Public-sector unions have thrived, in large part, by collecting fees from government employees who do not wish to be associated with them. Today, in a victory for the First Amendment, the Supreme Court put an end to this practice in a 5–4 decision written by Justice Samuel Alito.
The case — Janus v. AFSCME — overturns 1977’s Abood, the Court’s ham-handed attempt to reconcile the financial claims of public-sector unions with the constitutional rights of public employees. Under that ruling, while public-sector workers couldn’t be compelled to join a union or pay for the union’s political activities, they could be required to pay “agency fees” to cover labor activities such as negotiating contracts and handling grievances. In the present case, the fees amounted to nearly 80 percent of full union dues.

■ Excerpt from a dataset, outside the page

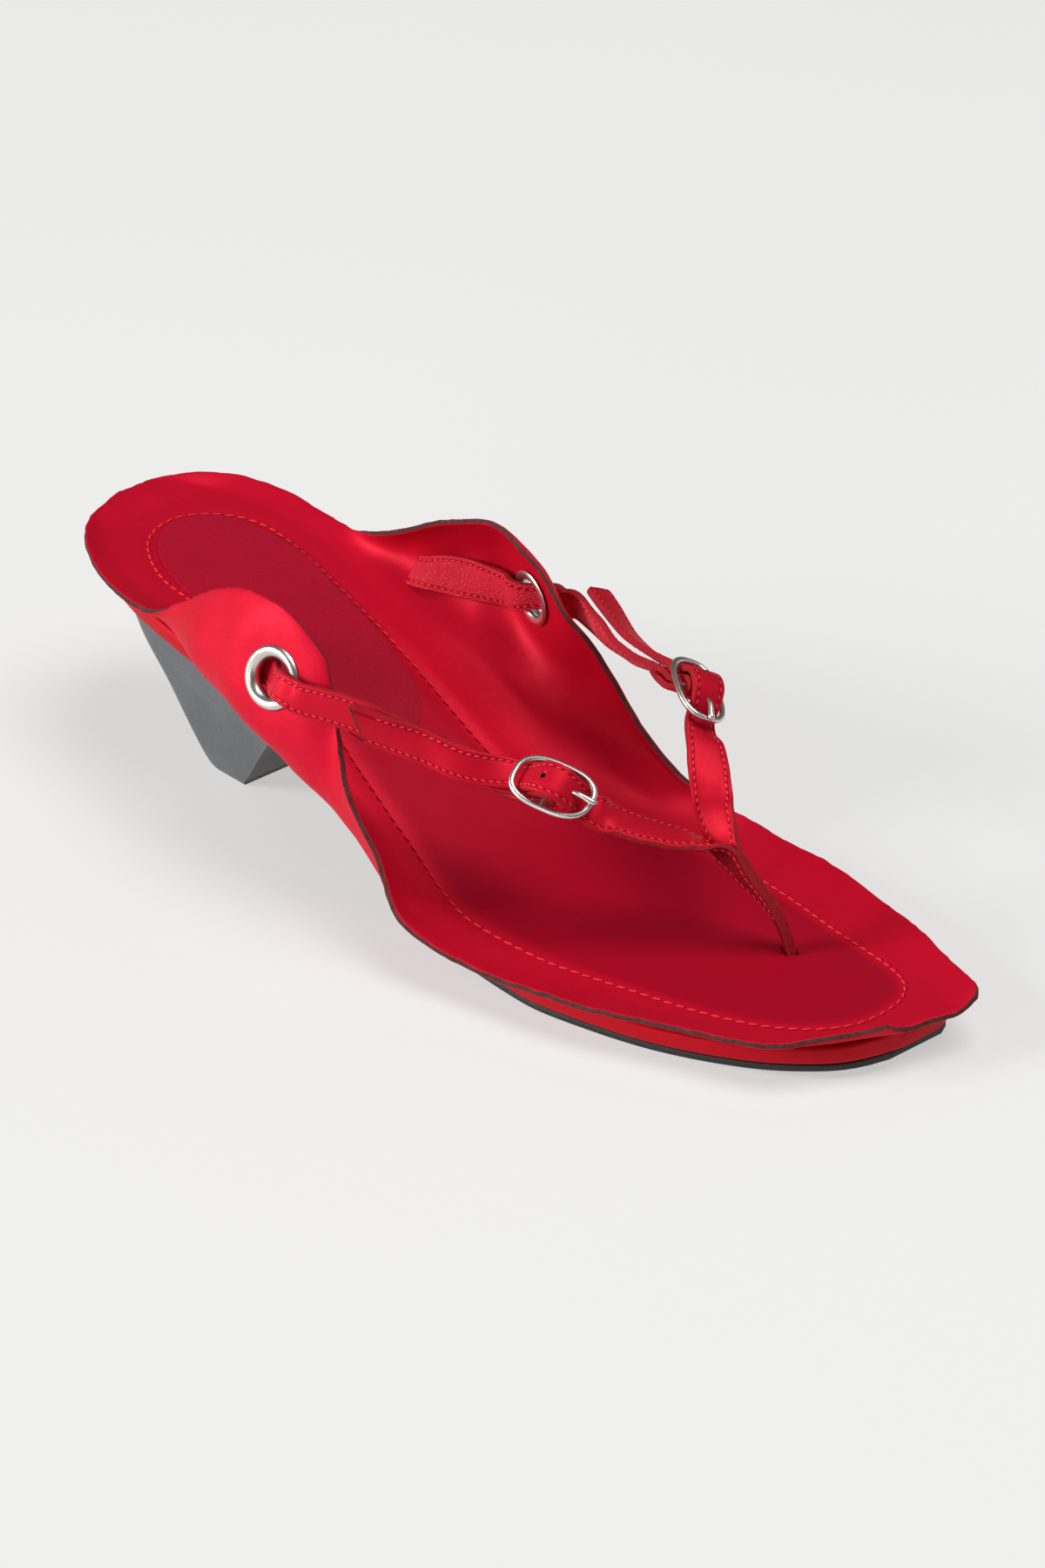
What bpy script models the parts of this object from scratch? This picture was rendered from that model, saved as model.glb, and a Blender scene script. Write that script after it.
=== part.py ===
"""Heeled toe-post sandal for the right foot, as separate named solids.

One satin-faced leather sheet covers the footbed, flares past the sole at heel and toe,
and rolls up into a wing on each side of the waist. A strap comes through a slit in each
wing, runs along the wing's inner face, leaves it through a metal eyelet and ends in a
loop on a buckle's bar. A two-armed yoke, folded from straps that form the toe post,
passes through both buckles.

Axes: +X is the outer (little toe) side, +Y points to the toe, +Z is up, and the origin is
under the heel's foot on the floor. Tables and lengths are in millimetres. Every vertex
is scaled to metres when its mesh is made.
"""
import math
from typing import NamedTuple

import bmesh
import bpy
from mathutils import Matrix, Vector

MM = 0.001
GAP = 0.3                    # clearance between neighbouring pieces

SHEET_THICKNESS = 1.5
INSOLE_THICKNESS = 4.4
OUTSOLE_THICKNESS = 1.7
OUTSOLE_INSET = 0.8          # the outsole's edge lies this far inside the insole's
OUTSOLE_BACK = 41.0          # the outsole ends just in front of the heel block

STRAP_THICKNESS = 1.6
STRAP_WIDTH = 7.8
LOOP_WIDTH = 7.6             # a side strap where it is folded round a buckle's bar
INNER_RUN_WIDTHS = (7.4, 7.8, 9.6)    # a side strap at its slit, past it, and halfway
SLIT_END_DEPTH = 0.6         # centre of a strap's let-in end, inwards of the wall's centre
SLIT_CUT_POINTS = 4          # the slit is cut clear along a strap route's first points
POST_SPACINGS = (1.5, 1.3, 1.05, 0.85, 0.7, 0.7)    # between the post's two bonded layers, going down
STRAP_STEP = 2.4             # distance between a strap's cross-sections

EYELET_HOLE_RADIUS = 4.45
EYELET_BARREL_RADIUS = 5.1
EYELET_RADIUS = 7.5
EYELET_BACK_RADIUS = 6.8
EYELET_FLANGE = 0.9
EYELET_BACK_FLANGE = 0.55
EYELET_SEGMENTS = 24
EYELET_FLAT_RADIUS = 8.4     # the wing is pressed flat this far around an eyelet
EYELET_BLEND_RADIUS = 20.0

WIRE_RADIUS = 0.75
BUCKLE_HALF_WIDTH = 5.65     # to the centre line of the frame's wire
BUCKLE_HALF_LENGTH = 9.5
BUCKLE_SQUARENESS = 2.7      # 2 would be an ellipse
BUCKLE_SEGMENTS = 30
PRONG_RADIUS = 0.6

LOW_START = 0.10             # slope of the sheet as it leaves the footbed, in thirds of its rise
LOW_DIP = 0.018              # and how much flatter it leaves for each unit of bulge
BRIM_LIFT = 1.7              # the whole brim behind the heel stands this far over the footbed
BRIM_LIFT_START = -38.0
BRIM_LIFT_FULL = -49.5
WALL_POINTS = 10             # across a wing or a brim, from the footbed to the raw edge
FOOTBED_SPANS = 5            # across the footbed between two walls

TOE_SLANT = -0.25            # the toe edge runs back by this much for each unit outwards
TOE_SLANT_START = 165.0
TOE_SLANT_FULL = 200.0
TOE_CENTRE_X = -18.0

RED = (0.50, 0.006, 0.020, 1.0)
DARK_RED = (0.20, 0.004, 0.012, 1.0)
CHARCOAL = (0.06, 0.06, 0.065, 1.0)
SOLE_BLACK = (0.012, 0.010, 0.010, 1.0)
NICKEL = (0.72, 0.70, 0.68, 1.0)


class Height(NamedTuple):
    """Top of the covered footbed at one distance along the shoe."""
    y: float
    z: float


class Flank(NamedTuple):
    """One side of the sheet: where it leaves the insole, and where its raw edge is."""
    y: float
    hinge: float     # distance outwards where the sheet leaves the insole
    edge: float      # distance outwards of the raw edge
    rise: float      # height of the raw edge above the footbed
    bulge: float     # how far the wall bows outwards of a straight line


class SoleWidth(NamedTuple):
    """Edges of the insole at one distance along the shoe."""
    y: float
    inner: float
    outer: float


class HeelLevel(NamedTuple):
    """Plan of the heel block at one height, from 0 at its foot to 1 at its top."""
    level: float
    inner: float
    outer: float
    back: float
    front: float
    roundness: float    # depth of the rounded back


class RoutePoint(NamedTuple):
    """A strap's centre and the direction of its width."""
    centre: Vector
    across: Vector
    width: float


FOOTBED = (
    Height(-50, 50.2), Height(-34, 49.1), Height(-10, 47.1), Height(10, 44.9),
    Height(28, 41.6), Height(44, 36.5), Height(60, 29.1), Height(76, 21.0),
    Height(90, 15.2), Height(104, 11.4), Height(118, 9.3), Height(132, 8.2),
    Height(158, 8.2), Height(178, 9.1), Height(198, 10.6), Height(212, 11.8),
)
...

As the Court noted today, this arrangement is not satisfactory. For one thing, the distinction between political and labor activities is difficult to draw; non-members in this case were told they had to support “lobbying,” “social and recreational activities,” “advertising,” “membership meetings and conventions,” “litigation,” and other services that “may ultimately inure to the benefit of the members of the local bargaining unit.” And for another, in the public sector, even unions’ most basic labor activities are inherently political as well: “It is impossible to argue that the level of . . . state spending for employee benefits . . . is not a matter of great public concern,” Alito wrote, quoting another recent decision.
Nor are there other “state interests” compelling enough to support this infringement on public employees’ rights. The Abood decision claimed that agency fees were crucial to the “labor peace” that unions allegedly create, for instance, but developments since then have proved this justification a sham. More than half the states, as well as the federal government, do not allow agency fees, and unions represent millions of these governments’ employees nonetheless.
Abood also cited concerns about “free riding.” Once elected, the story goes, a union is legally obligated to represent non-members in addition to members, and therefore is entitled to compensation from everyone. But this, too, misleads. Unions do not have to seek election as workers’ “exclusive representative” to begin with, and “members-only unions” are fairly common in some states.
Unions generally do seek exclusive representation merely because they want the power that comes with it. As the Court explains, “Not only is the union given the exclusive right to speak for all the employees in collective bargaining, but the employer is required by state law to listen to and to bargain in good faith with only that union.” In fact, organized labor has been known to oppose legislation to expand members’-only unions precisely because they threaten this power. As James Sherk of the Heritage Foundation has written, “unions care about free-riding to the extent it justifies forced dues. They do not actually want to stop representing ‘free riders.’”
AFSCME made some additional arguments as well in Janus, none any more convincing. One held, for example, that the First Amendment, as originally understood, granted no free-speech rights to public employees. As the Court noted, public-sector unions most certainly do not endorse that reasoning in full; they ask “instead that we apply the Constitution’s supposed original meaning only when it suits them.” More to the point, the evidence produced for this claim — e.g., Founding-era policies regarding officials’ business dealings and electioneering — simply does not prove any such thing.
The union also cited a line of cases starting with 1968’s Pickering, in a painful attempt to reach the result of Abood through another route. As Alito explains in painstaking detail, these cases dealt with a topic that is tangentially related at best (when and how the government may restrict, not compel, its employees’ speech), and they don’t justify mandatory fees for public-sector unions even if one forces them to fit the situation at hand.
Our labor laws entitle unions to represent workers who don’t want to join. Those workers should not have to pay for the privilege. For a government employer to require otherwise is a clear violation of the Constitution, and the Court was wise to recognize it as such.